To the cornice
and ESTHER VERA
07/12/2021
3 min

If the covid pandemic has taught us anything, it is the interrelationship between societies and individuals on the planet, seen as a chaotic dynamic system. We have never seen so clearly the butterfly effect, which explains how a small change in a system can end up causing far greater consequences in the short or medium term.

The fluttering of our time has been a virus whose exact origin we still don't know. In principle, it initially emerged in a market in Wuhan, where a multitude of animals capable of harbouring pathogens dangerous to humans were sold. But the lack of transparency on the part of the Chinese authorities still leaves many questions unanswered. Among them, how the pandemic spread precisely from the same city that hosts a maximum security virology institute, known for its work on bat coronaviruses and with a team that has collected more than ten thousand samples of these animals in China. As Xi Jinping says, "science has no borders, but scientists have a homeland", and therefore it will be a long time before the Chinese dictatorship is able to act with the transparency that the international community would need to know how the flapping that ended up stopping the entire planet occurred.

The slow and unpredictable evolution of the covid crisis should allow us to stop and reflect on what the way out should be, and how to adapt it to the climate emergency, which we still prefer to look away from. Inebriated on our selves and our well-being, we prefer to take refuge in ignorance instead of looking at the need for change in many aspects of our daily lives in the smallest gestures. However controversial the debate on changes in food consumption may be, we don't want to turn away from reflecting on the global costs of our way of acting and ask ourselves how long we can ignore the fact that humanity is one

The world's most diverse savannah

A team from the newspaper, formed by journalist Sònia Sánchez and photojournalist Ruth Marigot, has travelled to the most diverse tropical savannah on the planet, the Brazilian Cerrado area, to follow the path of the extensive cultivation of soybean. Soy, which arrives in Europe as a final destination or on its way to China, and to see the consequences. Nowadays in Europe, 87% of soy is used to make animal feed and to a lesser degree to the production of biofuels and food production.

Our reporters have listened and explained to us how deforestation ends up causing the disappearance of water, and they have encountered land grabbing and violence against local communities. They have witnessed the burning of land, explanations on how the traditional peasants are deceived with false land titles which will then be passed on to big producers. The report also denounces the use of many agrochemicals considered highly toxic by the European Union, which pollute the waters of rivers, marshes and ponds, and harm the drinkability of water and access to fishing.

In addition to the use of soy for animal feed that we consume ourselves, we are also witnessing the side effects of a global food market that can lead to the paradox of using soy in many organic foods. We must keep in mind the fact that purity and virtue do not exist and that only with good information can we decide as consumers how we can reduce our ecological footprint in each of our gestures.

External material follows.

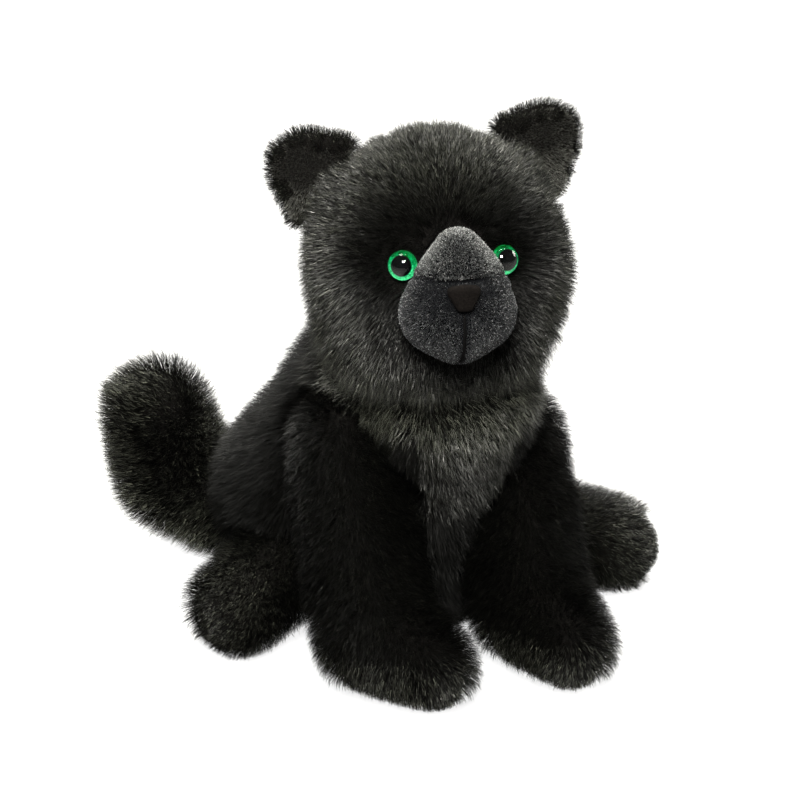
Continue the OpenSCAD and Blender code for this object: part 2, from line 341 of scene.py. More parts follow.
class Pile:
    """How the fibres of one fabric stand: lengths in metres, and the leans of the shank and the
    tip in degrees from upright. Spread turns single fibres, clump turns the fibres of a cell
    together, droop bends all of them down, and stray is the share that stands up and is longer."""

    def __init__(self, length, per_mm2, width=0.17 * MM, lean=(20, 46), spread=0.2, clump=0.2,
                 clump_size=3 * MM, droop=0.12, stray=0.02):
        self.length = length
        self.per_mm2 = per_mm2
        self.width = width
        self.lean = [math.radians(angle) for angle in lean]
        self.spread = spread
        self.clump = clump
        self.clump_size = clump_size
        self.droop = droop
        self.stray = stray


# The dark shank's share of a fibre, and the paler tip, which carries the painted sheen and glints,
# has the rest
SHANK = 0.72
# Lengths of single fibres against the pile's, widths against its width, and their twist in radians
LENGTH_RANGE = (0.72, 1.08)
WIDTH_RANGE = (0.75, 1.25)
TWIST = 0.6
# A stray fibre's length and lean against the others'
STRAY_LENGTH = 1.2
STRAY_LEAN = 0.55
# Fibres clump in small cells, and again a little less in cells that are larger by this factor
LARGE_CLUMP = 2.7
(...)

The activist Yayo Herrero, engineer and anthropologist, explains to ARA that we are not aware of our limits. I would like to think with more optimism than rationality that we still have time to work on technologies that help us grow in a different way, more fairly and causing less harm to the world around us. A growth that doesn't wipe out those who have less at the cost of literally fattening us up in rich countries. Herrero explains that a young woman from Fridays for Future, Gemma Barricarte, wrote that "many young people are being forced to live on the edge". And how right she is! Our responsibility today is to think about a future that does not force our children to live on the edge. Every one of our gestures counts to prevent the global balance from being misery and destruction, turning half the world into our rubbish dump as if the fluttering of the butterfly did not have any effect on us.